When Hollywood tackles a subject like a romance between two mentally or physically disabled people, the result is almost destined to be a piece of sappy sitcom fantasy like Garry Marshall’s “The Other Sister” (1999). What a change–and a revelation–it is to encounter a film like Lee Chang-Dong’s “Oasis,” a gritty, almost brutally unsentimental treatment of an unlikely coupling between a semi-retarded man with a criminal past and the palsied young woman whose father he was jailed for killing in an auto accident. Told in a naturalistic style occasionally broken by fantasy sequences holding out a slender sense of hope but inevitably returning to cruel reality (the most elaborate of which, bringing to life a picture on the woman’s wall, gives the film its name), the picture, despite the grime of its setting, the frequent unpleasantness of its situations and the poverty of its characters, exhibits an astonishing purity of tone and theme.
One of the unlikely partners featured here is Hong Jong-Du (Sol Kyung-gu), a just-released prisoner who’s arrested by the Seoul police when he’s unable to pay a restaurant bill. He’s bailed out by his younger brother Jong-Sae (Ryon Seung-wan) and taken to the small apartment where their mother (Kim Jin-jin) lives with older brother Jong-Il (Ahn Nae-sang) and his wife (Chu Gui-jeong). But he’s hardly welcomed back warmly. The surly Jong-Il gets him a job as a restaurant deliveryman, but the erratic, childish Jong-Du loses it when he wrecks the diner’s motorcycle while chasing a movie crew, and his brother puts him to work in his auto repair shop instead. Meanwhile Jong-Du pays a visit to the family of the man whose life he took in the accident, only to find the son Han Sang-Shik (Sohn Byung-ho) and his wife (Yoon Ga-hyun) moving out of their shabby apartment, leaving his palsied sister Gong-Ju (Moon So-ri) alone there in the dubious care of her unreliable neighbors. (As will later be revealed, they’re moving into a much nicer place in a building reserved by social welfare services for the physically impaired–using her name as the occupant.) Han throws him out, but Jong-Du is moved by Gong-Ju’s beauty and isolation, and returns to the apartment. After her initial terrified resistance, which leads him to become briefly violent, Jong-Du regains control of himself and offers her his help. Eventually the young woman responds to his halting approach, and before long they’re actually enjoying one another’s company and even some “dates” outside. Unfortunately, the reaction of others to the couple is one of fear and dismissal–a scene in a restaurant where they try to get service is especially painful–and when Jong-Du unwisely takes Gong-Ju to his mother’s birthday celebration, the result is a disaster (and leads to an important revelation about how her father was actually killed). Back in her apartment, the two sleep together, but her brother interrupts and calls the police, charging Jong-Du with rape. Gong-Ju, whose condition worsens under stress, is incapable of explaining, and Jong-Du is arrested, escaping to return to Gong-Ju’s apartment for a final visit that’s ever-so-slightly triumphant but ultimately very sad.

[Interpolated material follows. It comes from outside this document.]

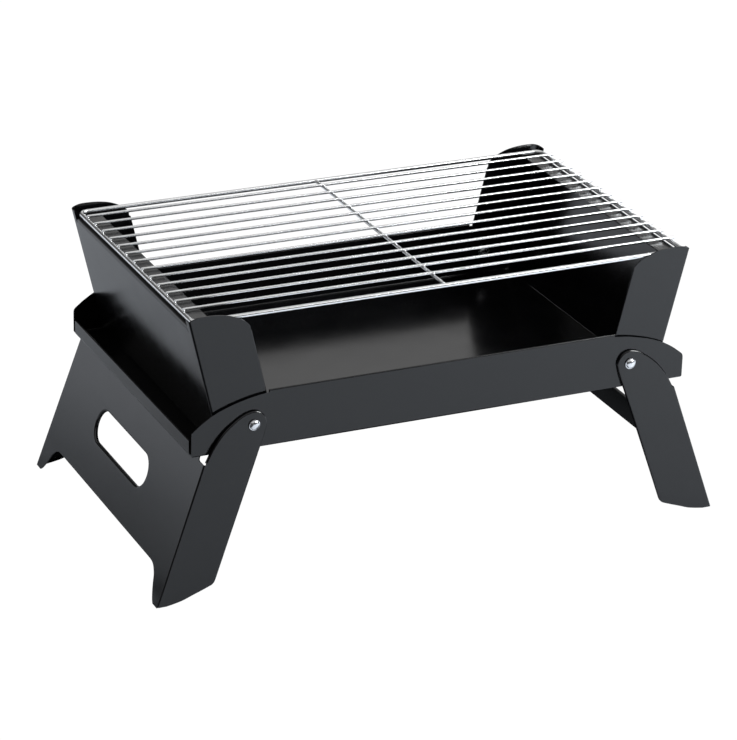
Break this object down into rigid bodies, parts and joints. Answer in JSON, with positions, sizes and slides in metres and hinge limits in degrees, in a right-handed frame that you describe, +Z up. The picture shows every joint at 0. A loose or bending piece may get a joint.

There are actually two parallel story threads here. One, of course, is the central romance, beautifully played by Sol and Moon. Consistently working his thin, reedy frame and expressive face, Sol creates a potent figure of a disturbed, volatile but vulnerable man capable of real feeling but also of abrupt anger and violence; Moon is simply amazing at conveying not only Gong-Ju’s crippling infirmity but her underlying emotional pain and intrinsic strength of character. But their relationship is portrayed within a wider context of communal and familial hostility. Neither Jong-Du nor Gong-Ju receives any real support from their relatives; indeed, both are not only ignored by them as much as possible, but used despicably whenever it suits them. The picture is thus not merely a beautifully detailed depiction of a misunderstood, doomed romance, but also a powerful indictment of the treatment of disabled people in contemporary Korea.
There’s nothing slick about the film from a technical perspective, but the grey, grubby production design by Shin Jum-hui and Choi-Young-taek’s deliberately gritty cinematography create the perfect background atmosphere. In the end, in spite of its grimness and its basically tragic outcome, “Oasis” is well titled. This tale of an unexpected exhibition of sympathy crushed by societal indifference and incomprehension may seem parched on the surface, but its honesty and avoidance of comfortable closure make it a refreshing change from the sort of phony uplift such stories ordinarily receive on the screen.